**PROBLEM DESCRIPTION**
Collect each line containing "object".

**RECORDS PROVIDED**
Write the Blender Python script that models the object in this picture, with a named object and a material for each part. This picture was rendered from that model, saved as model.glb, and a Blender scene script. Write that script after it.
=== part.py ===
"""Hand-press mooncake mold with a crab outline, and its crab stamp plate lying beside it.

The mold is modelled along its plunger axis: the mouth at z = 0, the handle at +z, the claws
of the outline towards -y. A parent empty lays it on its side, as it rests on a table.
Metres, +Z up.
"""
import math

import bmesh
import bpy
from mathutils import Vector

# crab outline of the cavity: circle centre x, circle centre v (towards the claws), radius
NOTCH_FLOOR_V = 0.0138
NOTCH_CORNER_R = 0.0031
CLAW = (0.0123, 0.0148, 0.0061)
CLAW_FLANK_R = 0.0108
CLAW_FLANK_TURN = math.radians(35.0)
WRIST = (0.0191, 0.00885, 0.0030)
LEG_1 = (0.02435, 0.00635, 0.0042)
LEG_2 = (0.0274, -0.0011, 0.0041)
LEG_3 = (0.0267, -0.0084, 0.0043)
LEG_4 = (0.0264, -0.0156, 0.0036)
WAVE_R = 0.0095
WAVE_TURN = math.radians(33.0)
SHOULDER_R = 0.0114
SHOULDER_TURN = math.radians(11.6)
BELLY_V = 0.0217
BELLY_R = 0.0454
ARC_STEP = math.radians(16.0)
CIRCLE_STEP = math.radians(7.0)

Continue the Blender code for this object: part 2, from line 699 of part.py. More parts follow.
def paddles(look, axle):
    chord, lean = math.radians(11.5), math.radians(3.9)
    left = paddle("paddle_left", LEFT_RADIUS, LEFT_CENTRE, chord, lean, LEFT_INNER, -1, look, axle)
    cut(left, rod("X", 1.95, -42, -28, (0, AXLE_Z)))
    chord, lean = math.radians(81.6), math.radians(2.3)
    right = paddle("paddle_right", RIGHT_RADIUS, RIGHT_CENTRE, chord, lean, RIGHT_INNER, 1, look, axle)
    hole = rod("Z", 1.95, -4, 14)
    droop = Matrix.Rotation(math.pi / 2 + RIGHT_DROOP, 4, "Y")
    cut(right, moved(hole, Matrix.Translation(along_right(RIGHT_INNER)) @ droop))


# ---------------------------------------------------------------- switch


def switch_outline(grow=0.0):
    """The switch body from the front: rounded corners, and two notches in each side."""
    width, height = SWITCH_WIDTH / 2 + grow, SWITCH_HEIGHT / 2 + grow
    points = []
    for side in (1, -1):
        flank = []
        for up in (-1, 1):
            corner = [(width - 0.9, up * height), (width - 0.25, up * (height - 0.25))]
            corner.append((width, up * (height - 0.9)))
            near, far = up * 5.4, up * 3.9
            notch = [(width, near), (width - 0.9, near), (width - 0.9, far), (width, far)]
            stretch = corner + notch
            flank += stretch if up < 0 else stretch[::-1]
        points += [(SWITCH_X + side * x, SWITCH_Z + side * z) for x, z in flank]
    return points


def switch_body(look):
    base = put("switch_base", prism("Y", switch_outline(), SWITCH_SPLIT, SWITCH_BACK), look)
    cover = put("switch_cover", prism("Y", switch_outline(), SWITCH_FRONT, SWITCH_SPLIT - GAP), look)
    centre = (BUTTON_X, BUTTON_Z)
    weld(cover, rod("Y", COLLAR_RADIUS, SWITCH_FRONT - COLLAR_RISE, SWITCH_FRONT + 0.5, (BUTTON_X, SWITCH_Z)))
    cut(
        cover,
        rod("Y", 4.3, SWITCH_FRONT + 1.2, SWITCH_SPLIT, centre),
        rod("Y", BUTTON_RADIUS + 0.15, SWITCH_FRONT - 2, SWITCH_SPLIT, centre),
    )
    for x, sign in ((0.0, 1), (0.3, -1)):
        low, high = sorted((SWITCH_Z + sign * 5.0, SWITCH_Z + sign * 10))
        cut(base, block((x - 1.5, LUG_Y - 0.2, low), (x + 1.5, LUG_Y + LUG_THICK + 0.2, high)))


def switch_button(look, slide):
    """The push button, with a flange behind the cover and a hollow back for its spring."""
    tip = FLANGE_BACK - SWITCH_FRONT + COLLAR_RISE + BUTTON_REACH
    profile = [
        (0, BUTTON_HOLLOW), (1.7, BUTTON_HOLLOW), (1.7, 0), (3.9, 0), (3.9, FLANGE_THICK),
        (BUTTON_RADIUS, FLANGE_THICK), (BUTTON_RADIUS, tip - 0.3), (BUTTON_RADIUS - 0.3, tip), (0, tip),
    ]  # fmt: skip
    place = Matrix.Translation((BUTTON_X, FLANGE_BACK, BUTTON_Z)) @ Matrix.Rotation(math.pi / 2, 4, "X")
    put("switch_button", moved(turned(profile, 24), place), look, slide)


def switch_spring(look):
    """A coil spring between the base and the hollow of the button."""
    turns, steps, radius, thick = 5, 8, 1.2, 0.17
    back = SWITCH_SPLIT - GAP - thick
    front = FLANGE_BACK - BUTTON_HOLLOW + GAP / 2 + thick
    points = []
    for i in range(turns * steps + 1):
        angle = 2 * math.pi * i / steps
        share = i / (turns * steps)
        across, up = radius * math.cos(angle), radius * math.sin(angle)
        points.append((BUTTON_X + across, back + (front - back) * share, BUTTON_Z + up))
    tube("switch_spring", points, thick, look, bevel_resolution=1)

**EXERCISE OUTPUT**
Write the Blender Python script that models the object in this picture, with a named object and a material for each part. This picture was rendered from that model, saved as model.glb, and a Blender scene script. Write that script after it.
Continue the Blender code for this object: part 2, from line 699 of part.py. More parts follow.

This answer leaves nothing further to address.